Your goal: Write out the records below once more, exactly as they stand.

** start of Record excerpts **

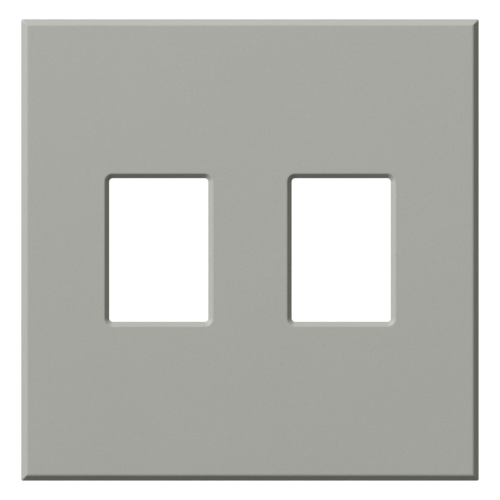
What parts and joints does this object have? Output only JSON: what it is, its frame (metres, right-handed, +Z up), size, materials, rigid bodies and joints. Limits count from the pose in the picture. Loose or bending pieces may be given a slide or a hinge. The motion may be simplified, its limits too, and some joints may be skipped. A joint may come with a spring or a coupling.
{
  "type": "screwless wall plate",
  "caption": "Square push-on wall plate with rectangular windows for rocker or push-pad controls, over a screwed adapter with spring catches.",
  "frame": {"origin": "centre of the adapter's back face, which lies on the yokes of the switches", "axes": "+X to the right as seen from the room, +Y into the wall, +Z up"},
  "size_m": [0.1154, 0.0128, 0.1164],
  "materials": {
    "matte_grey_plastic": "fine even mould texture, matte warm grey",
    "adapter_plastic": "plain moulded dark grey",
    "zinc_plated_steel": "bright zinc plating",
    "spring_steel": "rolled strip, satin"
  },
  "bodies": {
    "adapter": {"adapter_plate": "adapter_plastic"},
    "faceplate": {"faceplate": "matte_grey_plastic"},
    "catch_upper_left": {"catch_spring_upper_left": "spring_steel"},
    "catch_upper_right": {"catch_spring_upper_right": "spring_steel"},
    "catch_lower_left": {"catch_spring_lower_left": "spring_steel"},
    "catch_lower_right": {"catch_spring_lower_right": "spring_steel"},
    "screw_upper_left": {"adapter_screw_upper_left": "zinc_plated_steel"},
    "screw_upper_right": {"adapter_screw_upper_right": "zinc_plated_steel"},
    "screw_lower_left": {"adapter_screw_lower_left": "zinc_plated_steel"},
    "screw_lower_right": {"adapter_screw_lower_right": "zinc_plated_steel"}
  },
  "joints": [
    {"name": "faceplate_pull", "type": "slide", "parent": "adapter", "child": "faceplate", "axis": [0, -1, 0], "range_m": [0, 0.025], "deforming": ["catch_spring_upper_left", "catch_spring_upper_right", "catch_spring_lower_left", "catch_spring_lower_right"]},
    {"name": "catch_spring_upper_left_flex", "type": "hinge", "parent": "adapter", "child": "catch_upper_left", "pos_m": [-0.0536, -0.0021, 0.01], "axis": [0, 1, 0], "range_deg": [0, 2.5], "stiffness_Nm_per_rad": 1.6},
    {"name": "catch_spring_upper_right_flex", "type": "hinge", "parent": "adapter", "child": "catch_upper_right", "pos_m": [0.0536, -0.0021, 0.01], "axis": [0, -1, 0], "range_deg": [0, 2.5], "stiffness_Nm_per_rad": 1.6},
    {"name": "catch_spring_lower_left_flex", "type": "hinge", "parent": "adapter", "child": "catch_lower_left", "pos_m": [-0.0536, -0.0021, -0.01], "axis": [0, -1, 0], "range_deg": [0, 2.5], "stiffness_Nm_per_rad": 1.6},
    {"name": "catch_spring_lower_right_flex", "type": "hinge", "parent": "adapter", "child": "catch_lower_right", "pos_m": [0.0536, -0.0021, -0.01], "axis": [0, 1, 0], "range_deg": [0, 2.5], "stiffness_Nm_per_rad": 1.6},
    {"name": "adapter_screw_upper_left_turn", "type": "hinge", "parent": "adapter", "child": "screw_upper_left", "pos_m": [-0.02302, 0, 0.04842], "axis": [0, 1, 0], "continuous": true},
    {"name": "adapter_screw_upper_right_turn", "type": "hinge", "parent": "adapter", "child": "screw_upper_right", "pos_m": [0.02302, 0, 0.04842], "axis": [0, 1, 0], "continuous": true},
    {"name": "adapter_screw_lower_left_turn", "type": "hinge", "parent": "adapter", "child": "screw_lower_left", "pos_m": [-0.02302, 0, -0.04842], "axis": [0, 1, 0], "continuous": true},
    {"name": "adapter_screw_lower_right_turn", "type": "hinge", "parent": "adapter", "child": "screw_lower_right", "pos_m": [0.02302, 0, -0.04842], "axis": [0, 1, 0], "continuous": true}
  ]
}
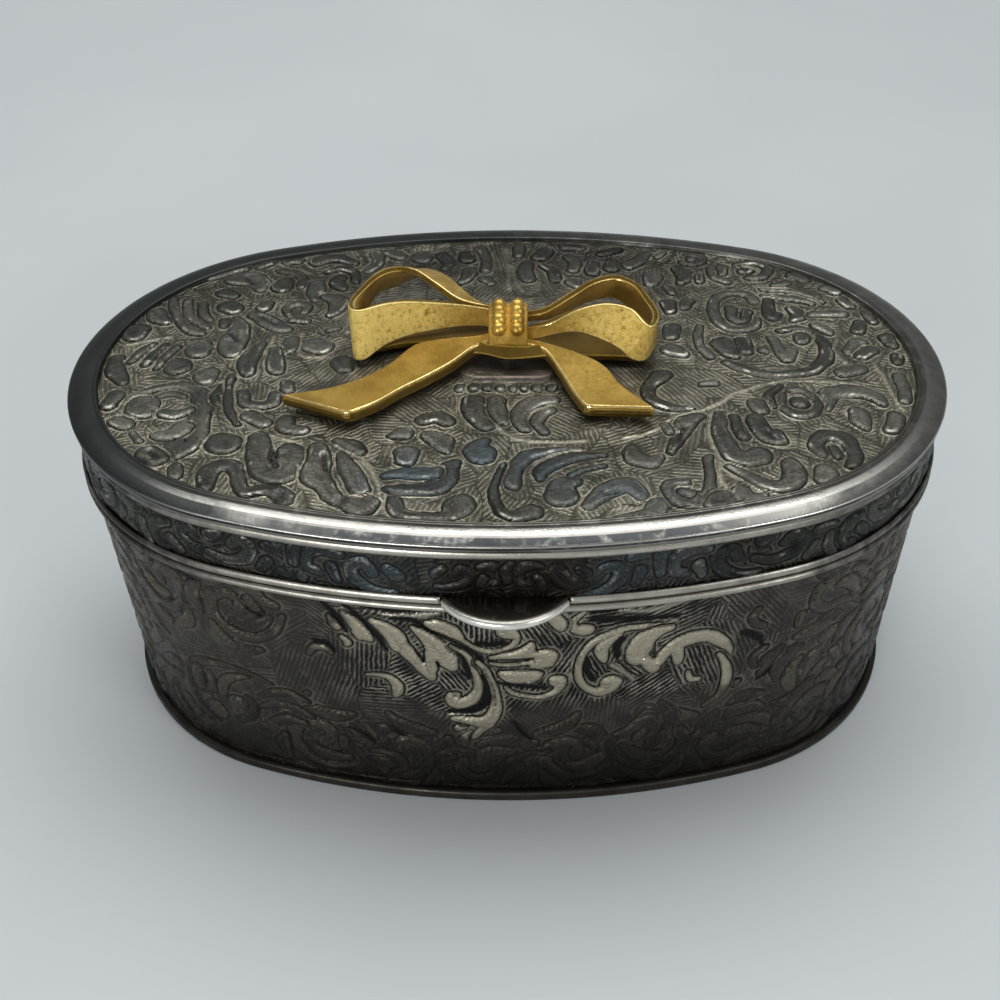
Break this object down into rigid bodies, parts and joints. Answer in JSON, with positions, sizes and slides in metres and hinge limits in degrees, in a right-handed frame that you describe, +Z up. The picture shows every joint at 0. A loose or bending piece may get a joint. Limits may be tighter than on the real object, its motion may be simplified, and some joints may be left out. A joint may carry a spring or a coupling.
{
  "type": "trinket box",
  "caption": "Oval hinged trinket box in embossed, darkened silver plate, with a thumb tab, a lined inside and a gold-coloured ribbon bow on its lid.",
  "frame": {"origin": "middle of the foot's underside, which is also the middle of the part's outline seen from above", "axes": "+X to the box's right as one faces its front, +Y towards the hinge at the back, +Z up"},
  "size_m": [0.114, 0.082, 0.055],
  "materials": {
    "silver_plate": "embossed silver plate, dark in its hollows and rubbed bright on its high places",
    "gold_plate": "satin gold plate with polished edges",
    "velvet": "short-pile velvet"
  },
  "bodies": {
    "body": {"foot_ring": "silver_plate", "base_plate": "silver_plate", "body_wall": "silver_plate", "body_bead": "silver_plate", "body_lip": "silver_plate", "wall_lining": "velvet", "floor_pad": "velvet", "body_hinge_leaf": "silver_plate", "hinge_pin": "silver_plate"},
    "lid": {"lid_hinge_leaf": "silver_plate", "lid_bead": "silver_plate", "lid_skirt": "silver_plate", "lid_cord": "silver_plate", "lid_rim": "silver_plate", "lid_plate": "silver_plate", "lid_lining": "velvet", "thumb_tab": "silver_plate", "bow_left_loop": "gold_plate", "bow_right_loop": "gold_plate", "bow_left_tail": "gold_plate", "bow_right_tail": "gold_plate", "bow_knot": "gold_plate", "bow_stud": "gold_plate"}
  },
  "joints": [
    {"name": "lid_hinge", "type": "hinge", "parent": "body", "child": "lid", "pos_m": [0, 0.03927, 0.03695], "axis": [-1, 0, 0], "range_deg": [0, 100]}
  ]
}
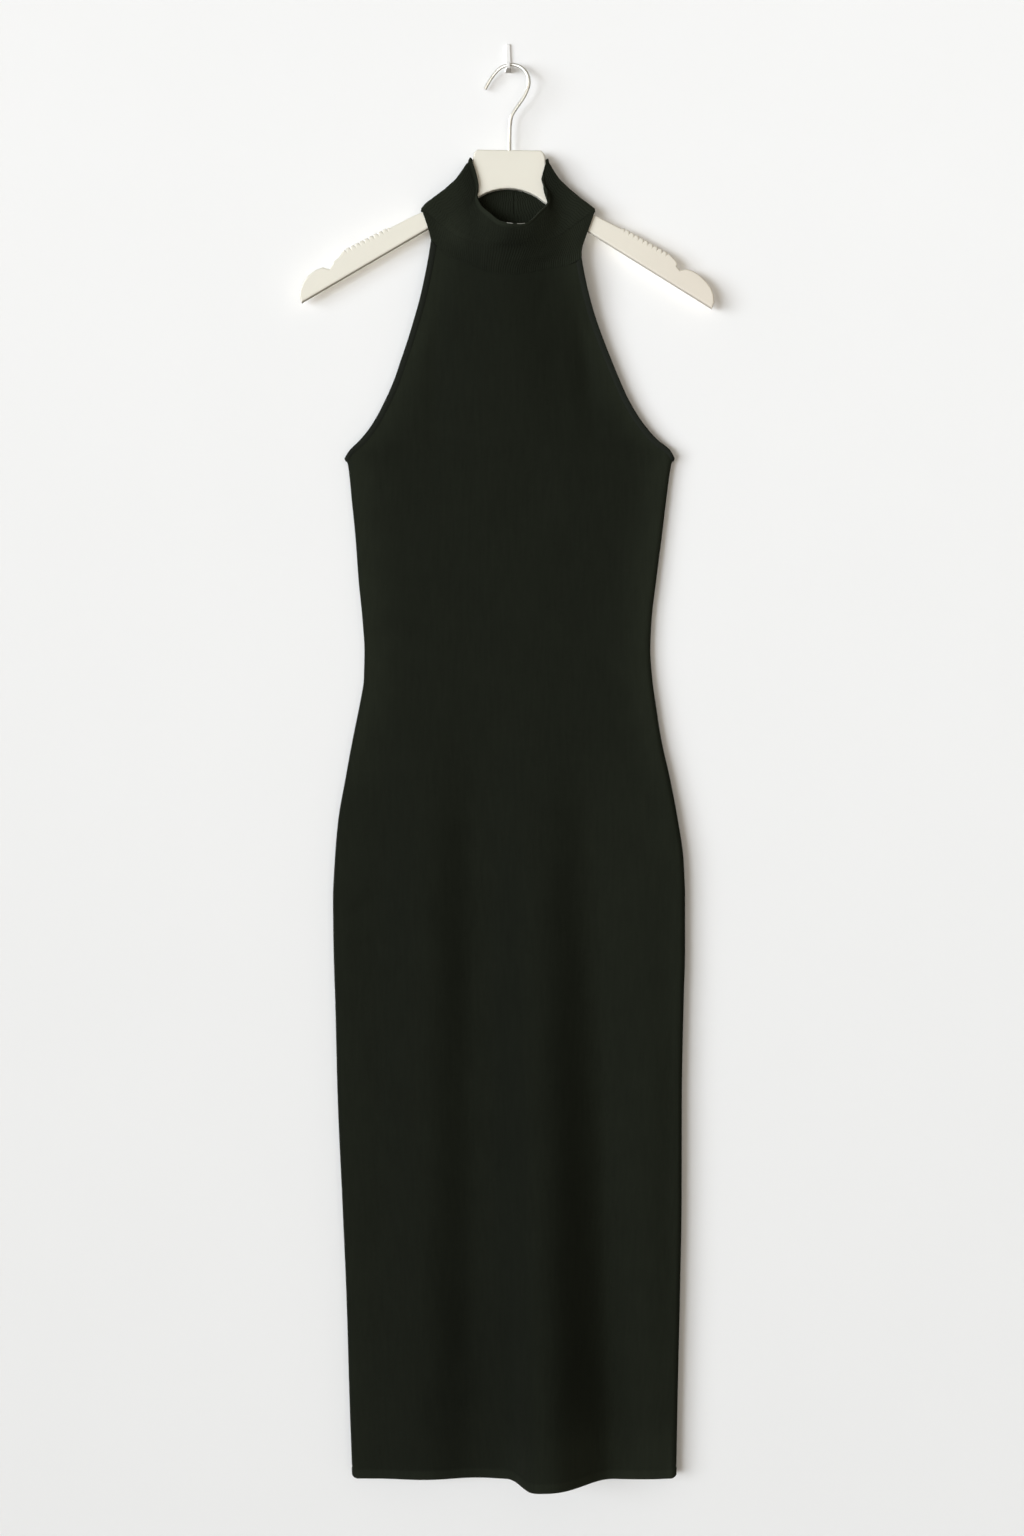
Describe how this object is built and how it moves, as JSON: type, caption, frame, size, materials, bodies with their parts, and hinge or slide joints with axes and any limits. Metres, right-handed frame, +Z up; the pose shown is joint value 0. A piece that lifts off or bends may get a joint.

** end of Record excerpts **

Reply:
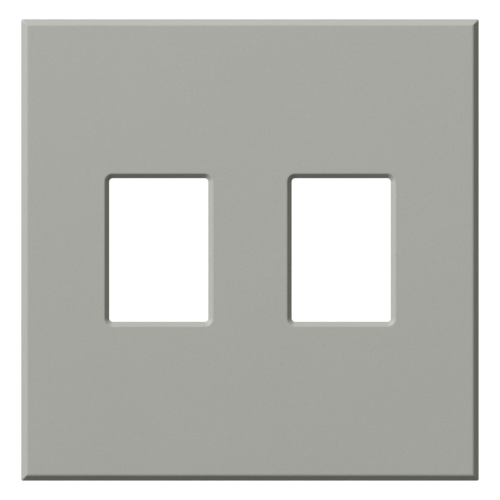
What parts and joints does this object have? Output only JSON: what it is, its frame (metres, right-handed, +Z up), size, materials, rigid bodies and joints. Limits count from the pose in the picture. Loose or bending pieces may be given a slide or a hinge. The motion may be simplified, its limits too, and some joints may be skipped. A joint may come with a spring or a coupling.
{
  "type": "screwless wall plate",
  "caption": "Square push-on wall plate with rectangular windows for rocker or push-pad controls, over a screwed adapter with spring catches.",
  "frame": {"origin": "centre of the adapter's back face, which lies on the yokes of the switches", "axes": "+X to the right as seen from the room, +Y into the wall, +Z up"},
  "size_m": [0.1154, 0.0128, 0.1164],
  "materials": {
    "matte_grey_plastic": "fine even mould texture, matte warm grey",
    "adapter_plastic": "plain moulded dark grey",
    "zinc_plated_steel": "bright zinc plating",
    "spring_steel": "rolled strip, satin"
  },
  "bodies": {
    "adapter": {"adapter_plate": "adapter_plastic"},
    "faceplate": {"faceplate": "matte_grey_plastic"},
    "catch_upper_left": {"catch_spring_upper_left": "spring_steel"},
    "catch_upper_right": {"catch_spring_upper_right": "spring_steel"},
    "catch_lower_left": {"catch_spring_lower_left": "spring_steel"},
    "catch_lower_right": {"catch_spring_lower_right": "spring_steel"},
    "screw_upper_left": {"adapter_screw_upper_left": "zinc_plated_steel"},
    "screw_upper_right": {"adapter_screw_upper_right": "zinc_plated_steel"},
    "screw_lower_left": {"adapter_screw_lower_left": "zinc_plated_steel"},
    "screw_lower_right": {"adapter_screw_lower_right": "zinc_plated_steel"}
  },
  "joints": [
    {"name": "faceplate_pull", "type": "slide", "parent": "adapter", "child": "faceplate", "axis": [0, -1, 0], "range_m": [0, 0.025], "deforming": ["catch_spring_upper_left", "catch_spring_upper_right", "catch_spring_lower_left", "catch_spring_lower_right"]},
    {"name": "catch_spring_upper_left_flex", "type": "hinge", "parent": "adapter", "child": "catch_upper_left", "pos_m": [-0.0536, -0.0021, 0.01], "axis": [0, 1, 0], "range_deg": [0, 2.5], "stiffness_Nm_per_rad": 1.6},
    {"name": "catch_spring_upper_right_flex", "type": "hinge", "parent": "adapter", "child": "catch_upper_right", "pos_m": [0.0536, -0.0021, 0.01], "axis": [0, -1, 0], "range_deg": [0, 2.5], "stiffness_Nm_per_rad": 1.6},
    {"name": "catch_spring_lower_left_flex", "type": "hinge", "parent": "adapter", "child": "catch_lower_left", "pos_m": [-0.0536, -0.0021, -0.01], "axis": [0, -1, 0], "range_deg": [0, 2.5], "stiffness_Nm_per_rad": 1.6},
    {"name": "catch_spring_lower_right_flex", "type": "hinge", "parent": "adapter", "child": "catch_lower_right", "pos_m": [0.0536, -0.0021, -0.01], "axis": [0, 1, 0], "range_deg": [0, 2.5], "stiffness_Nm_per_rad": 1.6},
    {"name": "adapter_screw_upper_left_turn", "type": "hinge", "parent": "adapter", "child": "screw_upper_left", "pos_m": [-0.02302, 0, 0.04842], "axis": [0, 1, 0], "continuous": true},
    {"name": "adapter_screw_upper_right_turn", "type": "hinge", "parent": "adapter", "child": "screw_upper_right", "pos_m": [0.02302, 0, 0.04842], "axis": [0, 1, 0], "continuous": true},
    {"name": "adapter_screw_lower_left_turn", "type": "hinge", "parent": "adapter", "child": "screw_lower_left", "pos_m": [-0.02302, 0, -0.04842], "axis": [0, 1, 0], "continuous": true},
    {"name": "adapter_screw_lower_right_turn", "type": "hinge", "parent": "adapter", "child": "screw_lower_right", "pos_m": [0.02302, 0, -0.04842], "axis": [0, 1, 0], "continuous": true}
  ]
}
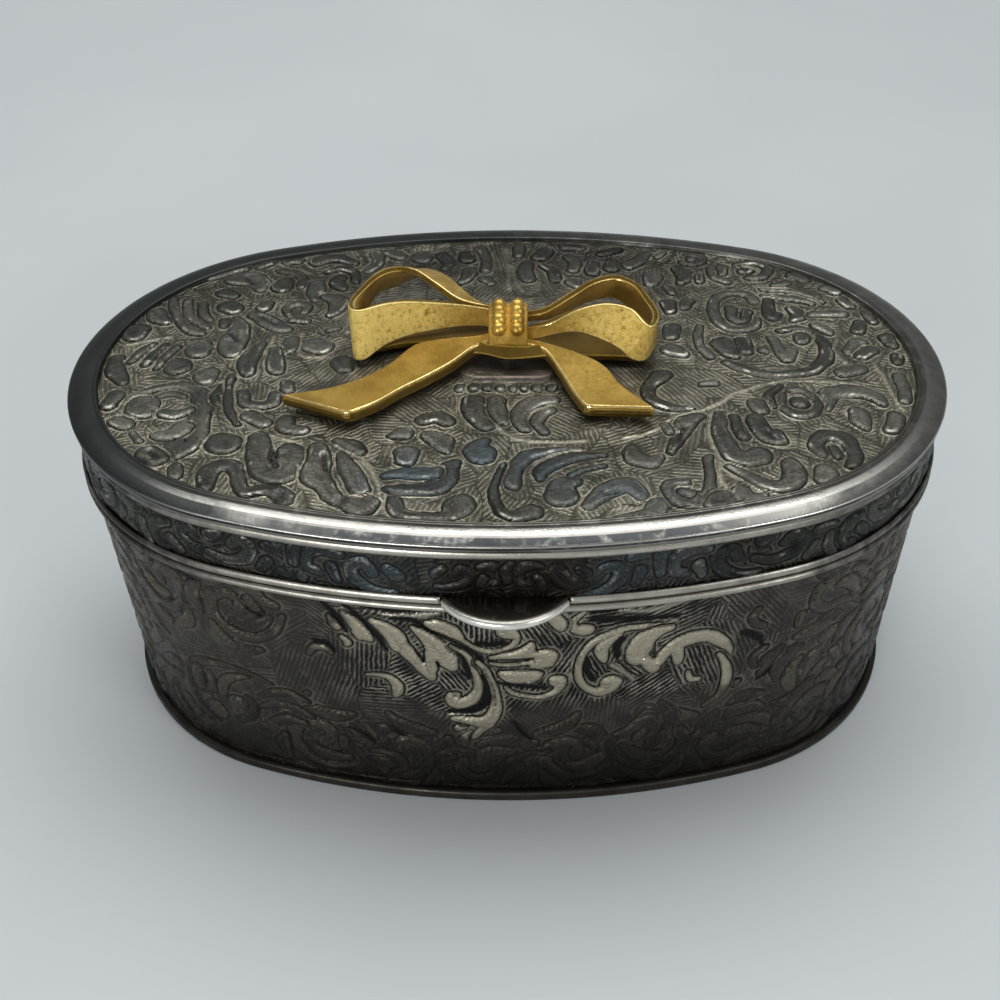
Break this object down into rigid bodies, parts and joints. Answer in JSON, with positions, sizes and slides in metres and hinge limits in degrees, in a right-handed frame that you describe, +Z up. The picture shows every joint at 0. A loose or bending piece may get a joint. Limits may be tighter than on the real object, its motion may be simplified, and some joints may be left out. A joint may carry a spring or a coupling.
{
  "type": "trinket box",
  "caption": "Oval hinged trinket box in embossed, darkened silver plate, with a thumb tab, a lined inside and a gold-coloured ribbon bow on its lid.",
  "frame": {"origin": "middle of the foot's underside, which is also the middle of the part's outline seen from above", "axes": "+X to the box's right as one faces its front, +Y towards the hinge at the back, +Z up"},
  "size_m": [0.114, 0.082, 0.055],
  "materials": {
    "silver_plate": "embossed silver plate, dark in its hollows and rubbed bright on its high places",
    "gold_plate": "satin gold plate with polished edges",
    "velvet": "short-pile velvet"
  },
  "bodies": {
    "body": {"foot_ring": "silver_plate", "base_plate": "silver_plate", "body_wall": "silver_plate", "body_bead": "silver_plate", "body_lip": "silver_plate", "wall_lining": "velvet", "floor_pad": "velvet", "body_hinge_leaf": "silver_plate", "hinge_pin": "silver_plate"},
    "lid": {"lid_hinge_leaf": "silver_plate", "lid_bead": "silver_plate", "lid_skirt": "silver_plate", "lid_cord": "silver_plate", "lid_rim": "silver_plate", "lid_plate": "silver_plate", "lid_lining": "velvet", "thumb_tab": "silver_plate", "bow_left_loop": "gold_plate", "bow_right_loop": "gold_plate", "bow_left_tail": "gold_plate", "bow_right_tail": "gold_plate", "bow_knot": "gold_plate", "bow_stud": "gold_plate"}
  },
  "joints": [
    {"name": "lid_hinge", "type": "hinge", "parent": "body", "child": "lid", "pos_m": [0, 0.03927, 0.03695], "axis": [-1, 0, 0], "range_deg": [0, 100]}
  ]
}
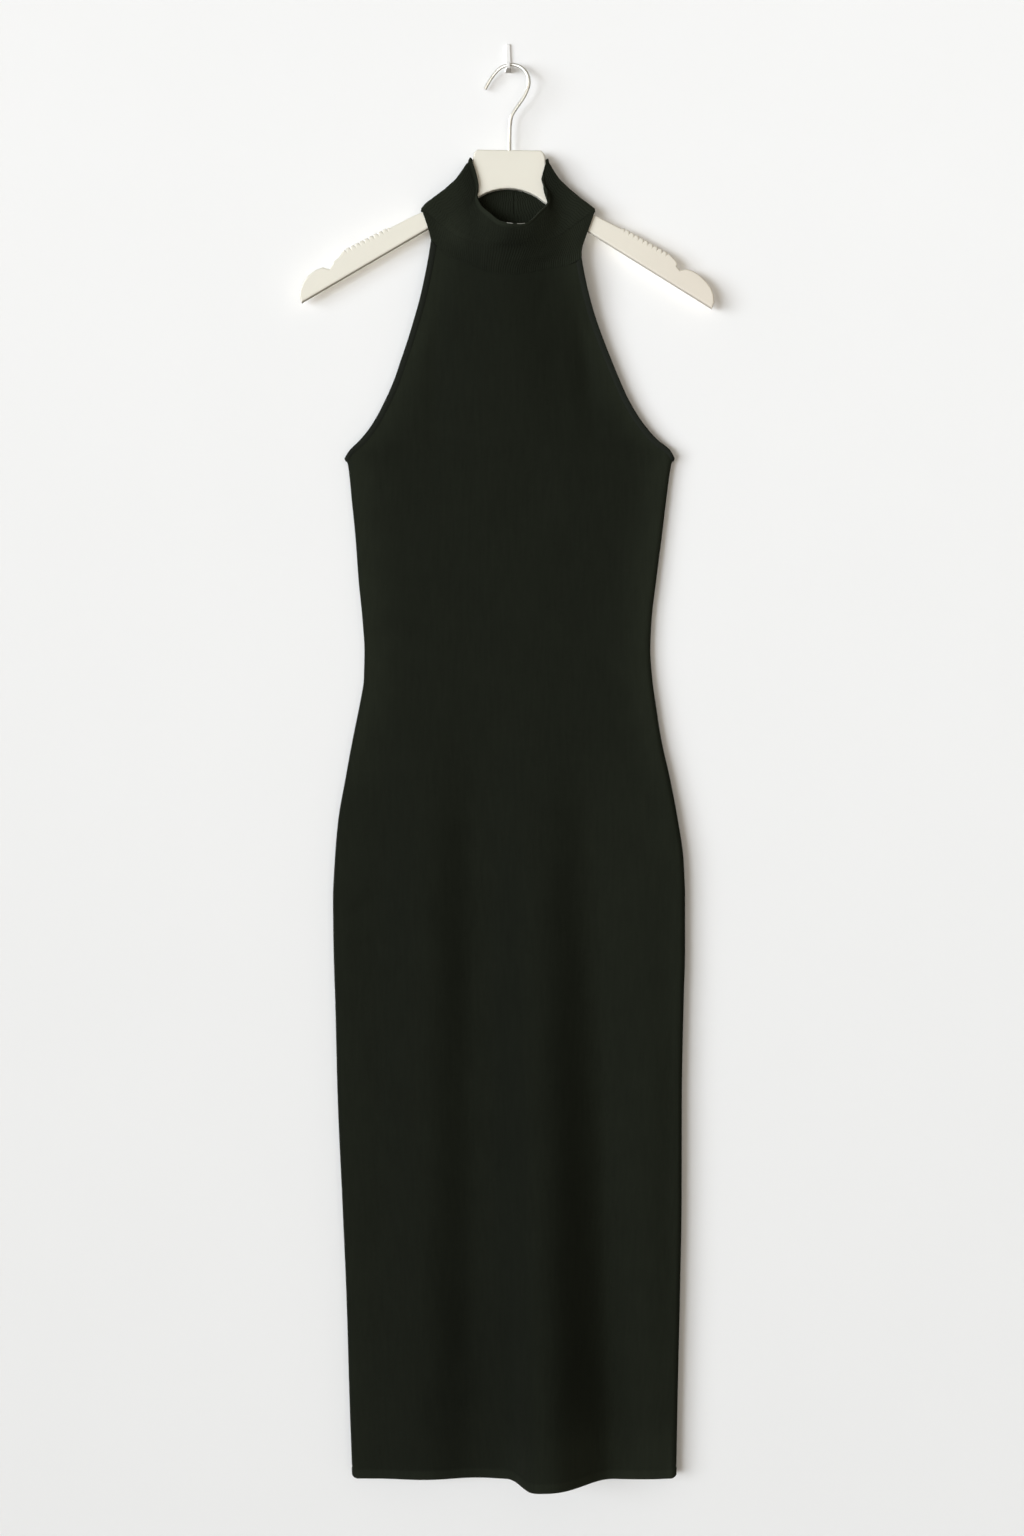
Describe how this object is built and how it moves, as JSON: type, caption, frame, size, materials, bodies with their parts, and hinge or slide joints with axes and any limits. Metres, right-handed frame, +Z up; the pose shown is joint value 0. A piece that lifts off or bends may get a joint.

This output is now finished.